Γεννήθηκε το 1931 [και πέθανε το 2012]
Ο Νέλσων έχει δημιουργήσει ήδη μια παράδοση προς ένα γελοιογραφικό χιούμορ κι είναι δημιουργός μιας από τς κλασσικές κωμωδίες του Αντεργκράουντ, που έχει τίτλο «Αχ αυτά τα πεπόνια».
Η ταινία αυτή είναι ένα ντοκιμαντέρ γύρω από το τι μπορεί να συμβεί σ’ ένα καρπούζι το κλωτσάνε σα μπάλα, το γδέρνουν σα κοτόπουλο, το σπάνε στα πεζοδρόμια, το σκίζουν στα δύο με παγοπέδιλα, το κάνουν κόσκινο από σφαίρες, το ανοίγουν και το τρίβουν στα σώματα όμορφων γυναικών. Η τερατώδης ασυναρτησία όλων αυτών είναι αφάνταστα αστεία, μέχρι που ξαφνικά ο θεατής αντιλαμβάνεται πώς το καρπούζι δε συμβολίζει στην πραγματικότητα παρά τον Αμερικανό νέγρο. Ο Νέλσων ήταν ζωγράφος από το Σαν Φραντζίσκο και διδάσκε ζωγραφική σε πολλά κολέγια.

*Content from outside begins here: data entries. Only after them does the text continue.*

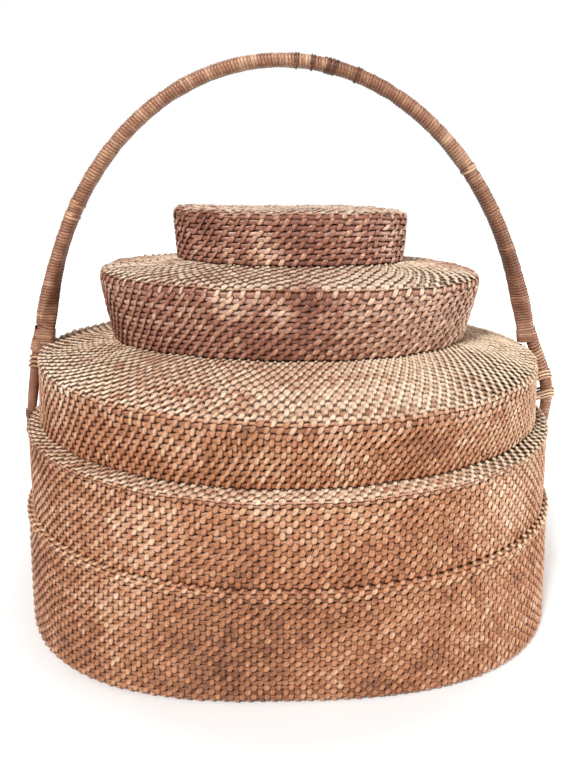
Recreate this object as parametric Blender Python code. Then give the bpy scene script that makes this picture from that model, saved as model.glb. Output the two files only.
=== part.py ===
"""Oval lidded carrying basket of coiled rattan, with a fixed, lashed cane handle.

Metres, +Z up. The basket stands on Z = 0 with its middle on the origin.
X runs along the long side and the handle arches over it; -Y is the front.
Every woven ring follows a superellipse plan that changes from tier to tier.
"""

from collections import namedtuple
from math import acos, asin, atan, cos, pi, radians, sin, sqrt

import bmesh
import bpy
from mathutils import Vector

Outline = namedtuple("Outline", "half_width half_depth shape height")

# Clearances and the thickness of the weave
GAP = 0.0003
WALL = 0.005
PLAN_POINTS = 36
MIDDLE_SHARE = 0.5
WEAVE_CREASE = radians(35)
BINDING_CREASE = radians(50)

# Base and lower tier
BASE_HALF_WIDTH = 0.1955
BASE_HALF_DEPTH = 0.147
BASE_SHAPE_POWER = 2.6
FOOT_ROUND = 0.008
FOOT_LIP = 0.002
BASE_PANEL_THICKNESS = 0.005

# Rolled ledge between the lower and the middle tier, measured from the base's outline
LEDGE_OUT_WIDTH = 0.0015
LEDGE_OUT_DEPTH = 0.0005
LEDGE_SHAPE_POWER = 2.15
LOWER_TIER_HEIGHT = 0.0745
LEDGE_THICKNESS = 0.007
LEDGE_WIDTH = 0.0105
LEDGE_OVERHANG = 0.0015
LEDGE_SET_BACK = 0.0048

# Shelf on top of the middle tier, set in from the ledge
SHELF_IN_WIDTH = 0.006
SHELF_IN_DEPTH = 0.005
SHELF_SHAPE_POWER = 2.0
MIDDLE_TIER_HEIGHT = 0.0565
SHELF_THICKNESS = 0.005
SHELF_OVERHANG = 0.0012

# Top tier and the domed shoulder over it, both set in from the shelf
WAIST_IN_WIDTH = 0.008
WAIST_IN_DEPTH = 0.0125
TOP_TIER_SHAPE_POWER = 1.92
SHOULDER_IN_WIDTH = 0.013
SHOULDER_IN_DEPTH = 0.006
TOP_TIER_HEIGHT = 0.0445
SHOULDER_RISE = 0.0115
SHOULDER_ROUND = 0.0025
DOME_RISE_SHARE = 0.62

# Mouth of the basket under the lid, set in from the shoulder
MOUTH_IN_WIDTH = 0.063
MOUTH_IN_DEPTH = 0.0775
MOUTH_SHAPE_POWER = 2.0
MOUTH_RIM_THICKNESS = 0.0038
MOUTH_RIM_DROP = 0.009

# Flared lid tier, its seat flange and the collar that drops into the mouth
LID_OVERLAP = 0.011
LID_FOOT_SHAPE_POWER = 2.0
LID_SEAT_MARGIN = 0.002
LID_FLARE_WIDTH = 0.0027
LID_FLARE_DEPTH = 0.0087
LID_TOP_SHAPE_POWER = 2.35
LID_HEIGHT = 0.049
LID_ROUND = 0.0025
LID_TOP_RISE = 0.004
SEAT_THICKNESS = 0.0045
COLLAR_CLEARANCE = 0.0015
COLLAR_THICKNESS = 0.004
COLLAR_DEPTH = 0.026

# Smaller tier on the lid, which serves as the knob, set in from the lid's top
KNOB_IN_WIDTH = 0.0502
KNOB_IN_DEPTH = 0.0447
KNOB_SHAPE_POWER = 2.45
KNOB_WAIST_DRAW = 0.0012
KNOB_FLARE_DEPTH = 0.003
KNOB_HEIGHT = 0.034
KNOB_ROUND = 0.002
KNOB_PANEL_THICKNESS = 0.005

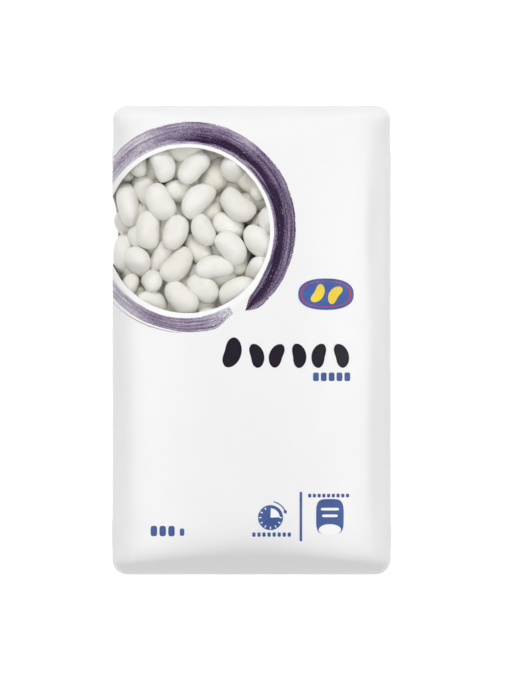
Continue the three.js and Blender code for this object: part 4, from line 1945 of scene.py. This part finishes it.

Σύγχρονος Κινηματογράφος 2 1969
Ρόμπερτ Νέλσων Ωχ αυτά τα Πεπόνια (1965) Robert Nelson – Oh Dem Watermelons (1965)
«Watermelons was commissioned by the San Francisco Mime Troupe as a short entertainment to be screened during intermission for its rather infamous 1965 Minstrel Show (Civil Rights from the Cracker Barrel), which assaulted racial stereotypes by wildly exaggerating them — as performed by (mostly white) performers in blackface, yet. A relative latecomer to filmmaking, the 35-year-old Nelson had just begun fooling around with the medium, mostly in collaboration with then-wife Gunvor Nelson. To make Watermelons he drafted talent from the Mime Troupe and alma mater Mills College, where he’d also found a young composer named Steve Reich, later known (to his occasional annoyance) as the father of minimalism, and thus the person to be blessed or blamed for subsequent fellow travelers Philip Glass and John Adams.
Reich’s raucously repetitive choral arrangement of a Stephen Foster oldie (in which a slave mourns his deceased master) adds another satirical dimension to the color visuals, which direct the campus era’s mood of anarchy and impudence toward the watermelon. Aiming to explode stereotypes and their symbols, the film finds melons used as bombs, footballs, baseballs, shooting targets, even as sensuous love objects. Watermelons are cut-and-pasted onto existing images (from Superman to a NASA missle) and sometimes animated there, à la Terry Gilliam’s Monty Python ‘toons. Fruits are chased by white male hordes, then turn around (via the magic of reverse projection) to chase them in return.»
Robert Nelson (1931–2012)
Experimental filmmaker Robert Nelson, whose “films brought spontaneity, teasing, and wit to the often deadly serious arena of avant-garde moviemaking,” passed away at eighty-one years old, reports Bruce Weber of the New York Times. Nelson was originally trained as a painter, studying at the San Francisco Art Institute and Mills College. He was active in the San Francisco arts scene in the late 1950s and early ’60s, making films with artists including William T. Wiley and William Allan as well as groups like the San Francisco Mime Troupe. Notable works include Plastic Haircut, 1963, a “fifteen-minute film built around a mesmerizing, rapid-fire series of kooky visual images” and Oh Dem Watermelons, 1965, a “brazenly sardonic evisceration of racism that exploits its stereotypical symbol,” which shows watermelons being “gutted like a slain animal and being splattered or otherwise destroyed in various ways, set to a repetitive Steve Reich score that made vivid use of the antebellum songwriting of Stephen Foster.”
Weber writes that Nelson’s films were “confoundingly plotless but cleverly and energetically edited to render images in often poignant, often uproarious juxtaposition. Nelson’s movies are varied in tone and subject matter, but they all exhibit the subversive relish of a renegade, quirky wit.”
Of his artistic process, Nelson, who never received formal training as filmmaker, said: “The artists I knew at that time felt pretty genuinely that if the process got too heavy or ponderous or worried, if you weren’t having a good time at least part of the time, something was wrong. We were bent on having a good time.”